◆ **SHORT TASK**
From the listing below, extract each line containing the string "scene".

◆ **RECORDS SUPPLIED**
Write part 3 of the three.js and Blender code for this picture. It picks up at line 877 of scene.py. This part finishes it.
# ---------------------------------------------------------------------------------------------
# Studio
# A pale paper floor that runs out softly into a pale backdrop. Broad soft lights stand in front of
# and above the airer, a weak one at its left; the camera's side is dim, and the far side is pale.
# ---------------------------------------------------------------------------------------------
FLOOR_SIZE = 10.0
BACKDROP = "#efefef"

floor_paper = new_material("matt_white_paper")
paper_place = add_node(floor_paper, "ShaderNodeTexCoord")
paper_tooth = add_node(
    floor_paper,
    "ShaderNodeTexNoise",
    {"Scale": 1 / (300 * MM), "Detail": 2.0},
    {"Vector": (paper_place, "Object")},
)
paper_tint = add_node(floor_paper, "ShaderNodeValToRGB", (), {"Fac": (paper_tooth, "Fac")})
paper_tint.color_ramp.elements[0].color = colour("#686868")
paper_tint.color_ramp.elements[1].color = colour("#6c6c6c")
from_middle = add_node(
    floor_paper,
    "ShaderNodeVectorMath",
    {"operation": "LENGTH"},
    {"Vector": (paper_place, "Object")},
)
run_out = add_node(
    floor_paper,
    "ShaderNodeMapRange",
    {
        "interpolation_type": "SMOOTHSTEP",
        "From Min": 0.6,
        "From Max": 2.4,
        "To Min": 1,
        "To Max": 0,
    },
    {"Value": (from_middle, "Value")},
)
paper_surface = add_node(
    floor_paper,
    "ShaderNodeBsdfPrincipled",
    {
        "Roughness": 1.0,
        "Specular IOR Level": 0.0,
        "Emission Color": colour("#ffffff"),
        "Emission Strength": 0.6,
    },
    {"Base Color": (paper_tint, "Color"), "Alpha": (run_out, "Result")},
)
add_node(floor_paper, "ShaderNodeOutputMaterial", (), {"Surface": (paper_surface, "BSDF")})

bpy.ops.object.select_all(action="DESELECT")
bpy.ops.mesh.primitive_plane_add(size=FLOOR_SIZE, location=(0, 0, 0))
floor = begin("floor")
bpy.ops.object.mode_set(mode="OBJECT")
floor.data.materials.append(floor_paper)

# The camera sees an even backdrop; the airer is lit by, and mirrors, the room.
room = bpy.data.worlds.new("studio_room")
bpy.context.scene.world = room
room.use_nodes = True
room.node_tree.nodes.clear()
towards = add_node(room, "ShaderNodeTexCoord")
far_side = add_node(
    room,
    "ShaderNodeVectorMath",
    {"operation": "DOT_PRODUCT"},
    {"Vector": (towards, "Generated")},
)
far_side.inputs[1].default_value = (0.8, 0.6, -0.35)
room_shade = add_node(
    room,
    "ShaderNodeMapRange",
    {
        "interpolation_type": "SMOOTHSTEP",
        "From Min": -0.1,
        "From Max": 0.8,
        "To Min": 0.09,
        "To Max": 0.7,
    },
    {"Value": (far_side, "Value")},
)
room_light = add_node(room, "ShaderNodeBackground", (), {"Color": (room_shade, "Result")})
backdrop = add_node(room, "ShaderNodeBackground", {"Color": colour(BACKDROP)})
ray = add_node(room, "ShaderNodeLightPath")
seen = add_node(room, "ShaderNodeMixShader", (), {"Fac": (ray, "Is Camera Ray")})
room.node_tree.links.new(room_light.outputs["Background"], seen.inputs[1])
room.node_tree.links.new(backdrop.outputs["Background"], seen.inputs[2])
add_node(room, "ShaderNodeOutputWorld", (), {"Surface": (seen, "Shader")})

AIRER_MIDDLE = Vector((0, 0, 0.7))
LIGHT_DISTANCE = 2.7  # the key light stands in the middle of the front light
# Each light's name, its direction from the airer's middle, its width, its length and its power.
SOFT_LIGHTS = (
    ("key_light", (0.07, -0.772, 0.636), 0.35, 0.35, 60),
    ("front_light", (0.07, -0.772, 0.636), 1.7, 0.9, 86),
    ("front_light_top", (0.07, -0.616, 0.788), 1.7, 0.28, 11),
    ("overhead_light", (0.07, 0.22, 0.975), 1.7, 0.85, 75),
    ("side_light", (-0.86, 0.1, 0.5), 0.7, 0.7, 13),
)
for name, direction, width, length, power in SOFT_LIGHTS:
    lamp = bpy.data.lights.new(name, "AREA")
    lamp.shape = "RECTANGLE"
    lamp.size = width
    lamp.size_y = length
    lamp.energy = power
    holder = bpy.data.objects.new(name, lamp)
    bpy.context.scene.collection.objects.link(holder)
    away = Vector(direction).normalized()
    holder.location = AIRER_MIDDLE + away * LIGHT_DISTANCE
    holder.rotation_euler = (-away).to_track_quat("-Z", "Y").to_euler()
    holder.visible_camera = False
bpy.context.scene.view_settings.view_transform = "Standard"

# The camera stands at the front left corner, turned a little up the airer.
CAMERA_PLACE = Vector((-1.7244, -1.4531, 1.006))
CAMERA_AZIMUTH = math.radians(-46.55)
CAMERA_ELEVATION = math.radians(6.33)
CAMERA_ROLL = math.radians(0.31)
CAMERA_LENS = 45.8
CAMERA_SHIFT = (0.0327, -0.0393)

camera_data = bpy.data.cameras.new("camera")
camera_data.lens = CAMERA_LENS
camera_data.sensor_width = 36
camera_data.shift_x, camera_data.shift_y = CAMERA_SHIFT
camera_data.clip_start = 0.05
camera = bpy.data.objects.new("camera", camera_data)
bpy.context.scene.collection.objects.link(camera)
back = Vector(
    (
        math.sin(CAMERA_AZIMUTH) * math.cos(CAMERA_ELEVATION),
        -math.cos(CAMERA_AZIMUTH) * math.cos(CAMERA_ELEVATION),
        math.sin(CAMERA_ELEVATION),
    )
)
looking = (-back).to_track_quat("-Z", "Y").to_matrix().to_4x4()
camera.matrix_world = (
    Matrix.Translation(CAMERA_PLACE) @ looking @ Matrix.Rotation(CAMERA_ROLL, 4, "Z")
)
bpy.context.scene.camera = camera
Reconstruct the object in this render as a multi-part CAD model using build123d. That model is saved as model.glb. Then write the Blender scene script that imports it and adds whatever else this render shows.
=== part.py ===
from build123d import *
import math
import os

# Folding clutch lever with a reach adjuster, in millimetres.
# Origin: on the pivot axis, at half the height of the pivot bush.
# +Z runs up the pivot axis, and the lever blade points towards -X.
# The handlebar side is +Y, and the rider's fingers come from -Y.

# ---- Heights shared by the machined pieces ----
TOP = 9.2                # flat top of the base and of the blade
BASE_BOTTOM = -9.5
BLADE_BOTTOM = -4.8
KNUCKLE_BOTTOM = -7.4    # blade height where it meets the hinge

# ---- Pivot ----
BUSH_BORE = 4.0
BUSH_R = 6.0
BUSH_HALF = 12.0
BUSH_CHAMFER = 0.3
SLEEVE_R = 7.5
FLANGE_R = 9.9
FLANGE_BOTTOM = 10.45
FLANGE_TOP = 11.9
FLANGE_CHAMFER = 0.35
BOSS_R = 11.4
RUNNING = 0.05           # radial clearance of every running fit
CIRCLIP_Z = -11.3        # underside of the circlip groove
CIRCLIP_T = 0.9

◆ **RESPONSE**
Write part 3 of the three.js and Blender code for this picture. It picks up at line 877 of scene.py. This part finishes it.
bpy.context.scene.world = room
    bpy.context.scene.collection.objects.link(holder)
bpy.context.scene.view_settings.view_transform = "Standard"
bpy.context.scene.collection.objects.link(camera)
bpy.context.scene.camera = camera
Reconstruct the object in this render as a multi-part CAD model using build123d. That model is saved as model.glb. Then write the Blender scene script that imports it and adds whatever else this render shows.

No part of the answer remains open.